• **Requirement**:
Lines containing the string "from" are to be collected in full.

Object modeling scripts
───
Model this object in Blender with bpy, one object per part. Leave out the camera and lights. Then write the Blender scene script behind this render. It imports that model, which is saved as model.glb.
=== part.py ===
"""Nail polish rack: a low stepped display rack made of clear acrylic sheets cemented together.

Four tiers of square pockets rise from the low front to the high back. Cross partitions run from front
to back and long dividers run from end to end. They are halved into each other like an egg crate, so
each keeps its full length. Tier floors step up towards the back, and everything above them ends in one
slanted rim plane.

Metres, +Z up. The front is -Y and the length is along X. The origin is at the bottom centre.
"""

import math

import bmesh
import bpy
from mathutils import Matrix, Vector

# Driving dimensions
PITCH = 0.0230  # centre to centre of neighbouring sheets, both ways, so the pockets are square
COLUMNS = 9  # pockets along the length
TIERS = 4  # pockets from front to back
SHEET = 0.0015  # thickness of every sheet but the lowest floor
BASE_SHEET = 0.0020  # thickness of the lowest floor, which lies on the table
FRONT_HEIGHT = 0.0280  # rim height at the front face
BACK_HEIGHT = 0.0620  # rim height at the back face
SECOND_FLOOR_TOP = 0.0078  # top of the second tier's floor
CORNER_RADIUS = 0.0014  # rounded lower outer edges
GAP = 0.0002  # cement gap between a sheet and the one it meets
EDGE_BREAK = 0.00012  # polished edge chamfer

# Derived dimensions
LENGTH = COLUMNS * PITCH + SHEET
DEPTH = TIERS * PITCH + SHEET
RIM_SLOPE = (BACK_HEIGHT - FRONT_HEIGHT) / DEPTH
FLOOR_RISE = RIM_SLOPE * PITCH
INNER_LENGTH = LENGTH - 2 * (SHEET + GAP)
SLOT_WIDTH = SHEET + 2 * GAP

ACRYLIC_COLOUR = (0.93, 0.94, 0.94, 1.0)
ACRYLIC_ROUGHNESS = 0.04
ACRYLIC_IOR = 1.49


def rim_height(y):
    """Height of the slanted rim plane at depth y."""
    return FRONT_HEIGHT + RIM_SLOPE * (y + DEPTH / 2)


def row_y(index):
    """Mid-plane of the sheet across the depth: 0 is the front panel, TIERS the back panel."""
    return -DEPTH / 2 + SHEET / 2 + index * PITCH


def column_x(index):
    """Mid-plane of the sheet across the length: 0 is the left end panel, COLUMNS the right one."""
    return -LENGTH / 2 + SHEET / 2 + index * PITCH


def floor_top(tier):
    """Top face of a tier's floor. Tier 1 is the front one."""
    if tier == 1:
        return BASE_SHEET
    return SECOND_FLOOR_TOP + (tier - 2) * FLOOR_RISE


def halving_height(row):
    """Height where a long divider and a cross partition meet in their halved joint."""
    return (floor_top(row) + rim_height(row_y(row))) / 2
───
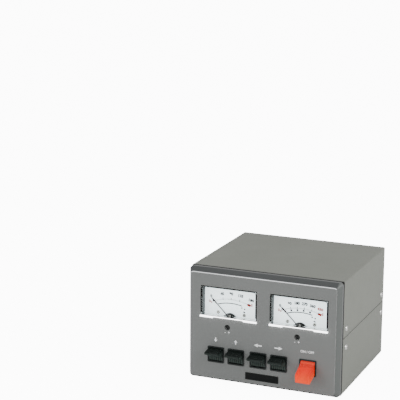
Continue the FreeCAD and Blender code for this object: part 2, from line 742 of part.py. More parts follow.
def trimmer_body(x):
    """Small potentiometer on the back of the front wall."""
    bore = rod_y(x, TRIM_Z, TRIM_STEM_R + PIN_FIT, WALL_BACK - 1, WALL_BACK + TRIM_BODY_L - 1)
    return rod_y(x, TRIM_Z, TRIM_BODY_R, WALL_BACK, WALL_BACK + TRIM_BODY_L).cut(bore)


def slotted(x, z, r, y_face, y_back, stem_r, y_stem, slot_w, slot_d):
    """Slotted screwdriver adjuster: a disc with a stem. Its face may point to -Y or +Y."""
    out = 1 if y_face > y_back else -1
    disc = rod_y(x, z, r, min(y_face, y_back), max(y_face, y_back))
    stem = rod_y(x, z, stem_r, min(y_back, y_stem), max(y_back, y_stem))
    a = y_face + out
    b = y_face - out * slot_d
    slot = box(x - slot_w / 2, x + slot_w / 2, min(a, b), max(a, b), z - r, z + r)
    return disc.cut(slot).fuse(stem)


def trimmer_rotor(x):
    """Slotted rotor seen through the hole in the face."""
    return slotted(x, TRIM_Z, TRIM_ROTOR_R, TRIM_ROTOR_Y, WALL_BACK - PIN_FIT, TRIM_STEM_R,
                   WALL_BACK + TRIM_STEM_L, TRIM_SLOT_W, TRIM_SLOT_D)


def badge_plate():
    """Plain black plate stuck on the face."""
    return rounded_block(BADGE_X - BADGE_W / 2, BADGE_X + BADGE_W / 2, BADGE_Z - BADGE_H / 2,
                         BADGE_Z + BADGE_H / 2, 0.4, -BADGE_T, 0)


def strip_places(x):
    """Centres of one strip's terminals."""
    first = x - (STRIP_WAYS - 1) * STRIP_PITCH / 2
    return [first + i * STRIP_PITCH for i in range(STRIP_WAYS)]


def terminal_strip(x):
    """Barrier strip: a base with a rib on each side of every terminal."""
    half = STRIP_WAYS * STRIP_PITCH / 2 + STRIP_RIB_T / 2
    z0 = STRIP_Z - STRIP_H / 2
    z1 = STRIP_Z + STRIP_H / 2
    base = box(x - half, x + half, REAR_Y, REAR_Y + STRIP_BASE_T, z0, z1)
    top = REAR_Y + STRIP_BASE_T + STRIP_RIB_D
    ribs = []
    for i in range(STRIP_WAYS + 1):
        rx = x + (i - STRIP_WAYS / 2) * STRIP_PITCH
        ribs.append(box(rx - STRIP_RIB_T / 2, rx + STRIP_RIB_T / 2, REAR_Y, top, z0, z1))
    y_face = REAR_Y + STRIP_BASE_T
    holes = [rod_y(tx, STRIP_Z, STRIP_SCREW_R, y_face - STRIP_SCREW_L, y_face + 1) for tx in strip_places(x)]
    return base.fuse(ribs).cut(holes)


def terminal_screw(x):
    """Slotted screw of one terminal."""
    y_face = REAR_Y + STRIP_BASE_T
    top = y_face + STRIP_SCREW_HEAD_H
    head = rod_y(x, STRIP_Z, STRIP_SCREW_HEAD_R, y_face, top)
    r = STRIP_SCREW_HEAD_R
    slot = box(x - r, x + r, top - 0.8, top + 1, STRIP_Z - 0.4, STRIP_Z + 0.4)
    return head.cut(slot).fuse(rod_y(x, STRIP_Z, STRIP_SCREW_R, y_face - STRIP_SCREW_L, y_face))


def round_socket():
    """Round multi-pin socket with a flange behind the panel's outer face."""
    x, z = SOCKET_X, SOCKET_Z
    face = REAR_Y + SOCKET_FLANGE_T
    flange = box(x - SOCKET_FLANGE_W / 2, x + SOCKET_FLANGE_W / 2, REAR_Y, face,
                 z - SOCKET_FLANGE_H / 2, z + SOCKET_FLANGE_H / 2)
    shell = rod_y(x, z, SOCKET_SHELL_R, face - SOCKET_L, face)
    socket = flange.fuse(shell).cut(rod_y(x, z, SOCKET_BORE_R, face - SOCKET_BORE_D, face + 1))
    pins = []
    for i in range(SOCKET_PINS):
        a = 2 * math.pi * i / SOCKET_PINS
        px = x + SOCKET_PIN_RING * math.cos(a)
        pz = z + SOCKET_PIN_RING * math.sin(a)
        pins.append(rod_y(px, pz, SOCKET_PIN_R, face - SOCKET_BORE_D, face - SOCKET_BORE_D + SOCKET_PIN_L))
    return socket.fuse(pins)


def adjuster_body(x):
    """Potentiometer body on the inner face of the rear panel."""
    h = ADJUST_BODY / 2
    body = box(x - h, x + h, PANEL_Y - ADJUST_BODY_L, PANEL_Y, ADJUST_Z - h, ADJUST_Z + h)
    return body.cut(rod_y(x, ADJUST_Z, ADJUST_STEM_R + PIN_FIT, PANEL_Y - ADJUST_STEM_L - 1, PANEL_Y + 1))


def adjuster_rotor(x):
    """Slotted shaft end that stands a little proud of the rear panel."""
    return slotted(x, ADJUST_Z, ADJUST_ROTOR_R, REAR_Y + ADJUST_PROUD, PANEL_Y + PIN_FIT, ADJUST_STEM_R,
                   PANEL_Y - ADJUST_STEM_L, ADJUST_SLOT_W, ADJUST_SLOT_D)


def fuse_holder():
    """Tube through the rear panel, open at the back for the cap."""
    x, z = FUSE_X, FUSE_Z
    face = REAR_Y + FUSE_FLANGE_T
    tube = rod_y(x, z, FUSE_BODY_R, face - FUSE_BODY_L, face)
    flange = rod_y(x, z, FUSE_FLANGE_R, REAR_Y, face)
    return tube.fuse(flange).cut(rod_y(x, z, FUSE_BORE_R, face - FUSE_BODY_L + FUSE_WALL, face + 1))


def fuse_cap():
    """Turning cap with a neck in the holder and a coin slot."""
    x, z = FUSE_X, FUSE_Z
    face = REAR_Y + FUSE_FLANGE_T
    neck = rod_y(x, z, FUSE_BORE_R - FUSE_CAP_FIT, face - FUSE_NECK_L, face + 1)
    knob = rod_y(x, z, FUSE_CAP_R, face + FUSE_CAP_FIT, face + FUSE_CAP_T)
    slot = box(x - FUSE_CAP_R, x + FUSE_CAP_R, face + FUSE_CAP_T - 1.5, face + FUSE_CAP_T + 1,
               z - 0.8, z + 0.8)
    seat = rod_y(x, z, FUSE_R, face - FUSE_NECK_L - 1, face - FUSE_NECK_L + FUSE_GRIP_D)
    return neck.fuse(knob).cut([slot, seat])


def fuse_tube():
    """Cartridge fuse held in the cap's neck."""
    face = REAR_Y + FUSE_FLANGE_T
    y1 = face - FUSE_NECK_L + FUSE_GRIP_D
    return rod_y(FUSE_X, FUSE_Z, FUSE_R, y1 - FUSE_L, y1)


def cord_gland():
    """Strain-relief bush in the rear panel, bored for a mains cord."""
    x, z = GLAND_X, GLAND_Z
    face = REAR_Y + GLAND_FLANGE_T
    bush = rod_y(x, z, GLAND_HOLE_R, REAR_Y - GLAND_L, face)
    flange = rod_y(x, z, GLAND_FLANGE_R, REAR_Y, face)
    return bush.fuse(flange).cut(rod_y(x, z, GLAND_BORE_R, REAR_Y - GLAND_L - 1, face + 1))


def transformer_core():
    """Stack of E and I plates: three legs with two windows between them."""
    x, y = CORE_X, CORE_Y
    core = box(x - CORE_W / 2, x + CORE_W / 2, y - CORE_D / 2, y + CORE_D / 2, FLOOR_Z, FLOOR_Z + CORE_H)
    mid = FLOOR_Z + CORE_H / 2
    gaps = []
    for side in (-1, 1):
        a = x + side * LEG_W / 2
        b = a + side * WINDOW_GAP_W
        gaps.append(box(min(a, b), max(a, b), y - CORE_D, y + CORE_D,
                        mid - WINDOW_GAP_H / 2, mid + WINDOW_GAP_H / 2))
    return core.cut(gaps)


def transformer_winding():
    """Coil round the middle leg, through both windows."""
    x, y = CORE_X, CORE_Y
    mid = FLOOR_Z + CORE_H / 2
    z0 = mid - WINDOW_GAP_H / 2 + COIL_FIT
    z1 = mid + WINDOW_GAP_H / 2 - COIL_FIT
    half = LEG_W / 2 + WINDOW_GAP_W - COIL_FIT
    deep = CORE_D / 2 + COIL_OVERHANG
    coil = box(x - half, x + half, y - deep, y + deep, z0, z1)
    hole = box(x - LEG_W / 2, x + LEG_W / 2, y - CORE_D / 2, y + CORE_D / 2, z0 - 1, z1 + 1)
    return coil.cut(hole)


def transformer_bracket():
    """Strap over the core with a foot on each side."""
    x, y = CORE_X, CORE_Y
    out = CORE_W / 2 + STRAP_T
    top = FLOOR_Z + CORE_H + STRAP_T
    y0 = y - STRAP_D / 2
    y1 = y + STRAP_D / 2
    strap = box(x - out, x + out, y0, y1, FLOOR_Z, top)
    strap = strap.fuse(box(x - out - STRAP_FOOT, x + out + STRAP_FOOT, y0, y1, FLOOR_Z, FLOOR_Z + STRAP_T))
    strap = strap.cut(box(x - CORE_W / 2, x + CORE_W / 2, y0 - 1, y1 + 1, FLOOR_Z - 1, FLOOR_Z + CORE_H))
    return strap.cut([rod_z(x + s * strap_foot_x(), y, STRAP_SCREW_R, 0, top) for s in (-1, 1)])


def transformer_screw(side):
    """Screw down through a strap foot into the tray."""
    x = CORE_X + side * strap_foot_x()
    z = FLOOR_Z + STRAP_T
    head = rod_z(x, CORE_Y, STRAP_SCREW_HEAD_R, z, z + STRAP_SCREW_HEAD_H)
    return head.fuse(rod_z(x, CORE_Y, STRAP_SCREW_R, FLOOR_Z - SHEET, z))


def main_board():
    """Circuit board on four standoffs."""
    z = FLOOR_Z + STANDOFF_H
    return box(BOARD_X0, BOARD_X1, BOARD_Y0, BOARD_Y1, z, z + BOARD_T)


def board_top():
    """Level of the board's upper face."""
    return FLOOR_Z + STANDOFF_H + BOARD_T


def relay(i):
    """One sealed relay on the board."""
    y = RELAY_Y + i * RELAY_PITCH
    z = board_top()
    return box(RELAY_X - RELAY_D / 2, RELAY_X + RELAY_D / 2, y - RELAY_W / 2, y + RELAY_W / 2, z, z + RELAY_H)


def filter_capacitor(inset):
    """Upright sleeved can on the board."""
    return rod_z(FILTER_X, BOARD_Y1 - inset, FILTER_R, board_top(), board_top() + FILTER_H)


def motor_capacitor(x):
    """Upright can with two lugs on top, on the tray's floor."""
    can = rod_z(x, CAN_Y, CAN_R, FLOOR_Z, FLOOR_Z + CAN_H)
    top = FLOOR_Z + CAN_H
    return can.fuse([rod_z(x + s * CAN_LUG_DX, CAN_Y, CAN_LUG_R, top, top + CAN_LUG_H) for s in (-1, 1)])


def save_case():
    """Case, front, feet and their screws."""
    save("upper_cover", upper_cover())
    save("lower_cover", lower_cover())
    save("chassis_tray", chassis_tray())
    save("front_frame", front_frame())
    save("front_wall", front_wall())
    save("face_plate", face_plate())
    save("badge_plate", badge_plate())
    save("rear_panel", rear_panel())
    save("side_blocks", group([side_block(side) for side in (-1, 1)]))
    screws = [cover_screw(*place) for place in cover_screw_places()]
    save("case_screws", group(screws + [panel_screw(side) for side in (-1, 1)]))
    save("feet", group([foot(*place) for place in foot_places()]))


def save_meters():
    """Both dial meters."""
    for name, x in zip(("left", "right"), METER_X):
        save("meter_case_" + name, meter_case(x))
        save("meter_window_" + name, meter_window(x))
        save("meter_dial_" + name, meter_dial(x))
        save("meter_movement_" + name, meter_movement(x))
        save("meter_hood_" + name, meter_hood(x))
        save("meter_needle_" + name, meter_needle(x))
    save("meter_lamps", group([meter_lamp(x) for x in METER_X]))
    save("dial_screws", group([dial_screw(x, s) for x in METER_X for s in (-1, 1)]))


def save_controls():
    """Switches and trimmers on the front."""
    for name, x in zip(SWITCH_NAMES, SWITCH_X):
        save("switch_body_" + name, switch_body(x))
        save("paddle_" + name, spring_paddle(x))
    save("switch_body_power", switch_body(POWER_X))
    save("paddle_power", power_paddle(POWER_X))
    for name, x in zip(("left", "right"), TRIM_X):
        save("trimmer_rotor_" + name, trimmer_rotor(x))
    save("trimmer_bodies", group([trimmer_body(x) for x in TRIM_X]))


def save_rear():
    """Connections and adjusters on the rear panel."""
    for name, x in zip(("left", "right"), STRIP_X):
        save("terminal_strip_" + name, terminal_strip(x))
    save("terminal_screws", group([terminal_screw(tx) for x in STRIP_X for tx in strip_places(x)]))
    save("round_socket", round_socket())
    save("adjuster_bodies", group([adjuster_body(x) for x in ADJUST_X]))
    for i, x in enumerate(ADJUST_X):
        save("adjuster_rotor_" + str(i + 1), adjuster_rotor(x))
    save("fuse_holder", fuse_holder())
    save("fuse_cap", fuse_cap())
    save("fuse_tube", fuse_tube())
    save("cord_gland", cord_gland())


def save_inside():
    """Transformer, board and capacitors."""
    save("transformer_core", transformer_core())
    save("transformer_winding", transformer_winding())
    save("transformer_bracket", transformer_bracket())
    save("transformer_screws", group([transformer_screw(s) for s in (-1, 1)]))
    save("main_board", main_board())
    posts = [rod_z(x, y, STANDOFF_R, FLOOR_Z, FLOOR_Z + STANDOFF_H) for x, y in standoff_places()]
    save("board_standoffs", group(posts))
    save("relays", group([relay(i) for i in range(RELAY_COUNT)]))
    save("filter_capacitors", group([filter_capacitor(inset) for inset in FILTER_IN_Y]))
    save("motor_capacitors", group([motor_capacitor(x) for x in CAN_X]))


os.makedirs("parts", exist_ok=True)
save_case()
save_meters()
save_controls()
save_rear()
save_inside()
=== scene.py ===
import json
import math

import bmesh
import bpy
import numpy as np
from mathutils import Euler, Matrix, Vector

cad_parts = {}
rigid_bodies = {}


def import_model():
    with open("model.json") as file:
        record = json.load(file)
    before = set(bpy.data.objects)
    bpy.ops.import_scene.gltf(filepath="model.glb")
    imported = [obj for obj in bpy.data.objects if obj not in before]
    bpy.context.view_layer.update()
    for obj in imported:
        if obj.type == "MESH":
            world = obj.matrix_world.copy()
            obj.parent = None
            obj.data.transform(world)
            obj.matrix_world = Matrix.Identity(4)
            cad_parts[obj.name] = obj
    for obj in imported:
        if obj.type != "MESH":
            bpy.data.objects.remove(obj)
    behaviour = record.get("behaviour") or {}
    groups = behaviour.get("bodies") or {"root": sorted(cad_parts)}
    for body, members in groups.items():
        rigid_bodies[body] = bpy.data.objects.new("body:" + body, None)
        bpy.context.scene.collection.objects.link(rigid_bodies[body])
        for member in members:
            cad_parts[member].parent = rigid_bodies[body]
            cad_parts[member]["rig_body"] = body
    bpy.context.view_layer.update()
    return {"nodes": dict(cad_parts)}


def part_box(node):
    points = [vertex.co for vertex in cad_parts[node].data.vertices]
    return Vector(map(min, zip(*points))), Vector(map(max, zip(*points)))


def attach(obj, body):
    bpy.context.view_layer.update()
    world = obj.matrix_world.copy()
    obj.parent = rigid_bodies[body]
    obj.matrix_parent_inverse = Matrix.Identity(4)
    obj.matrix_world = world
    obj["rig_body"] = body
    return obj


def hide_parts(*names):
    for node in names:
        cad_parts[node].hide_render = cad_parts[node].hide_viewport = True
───
• **Result below**:
Four tiers of square pockets rise from the low front to the high back. Cross partitions run from front
to back and long dividers run from end to end. They are halved into each other like an egg crate, so
from mathutils import Matrix, Vector
TIERS = 4  # pockets from front to back
Continue the FreeCAD and Blender code for this object: part 2, from line 742 of part.py. More parts follow.
from mathutils import Euler, Matrix, Vector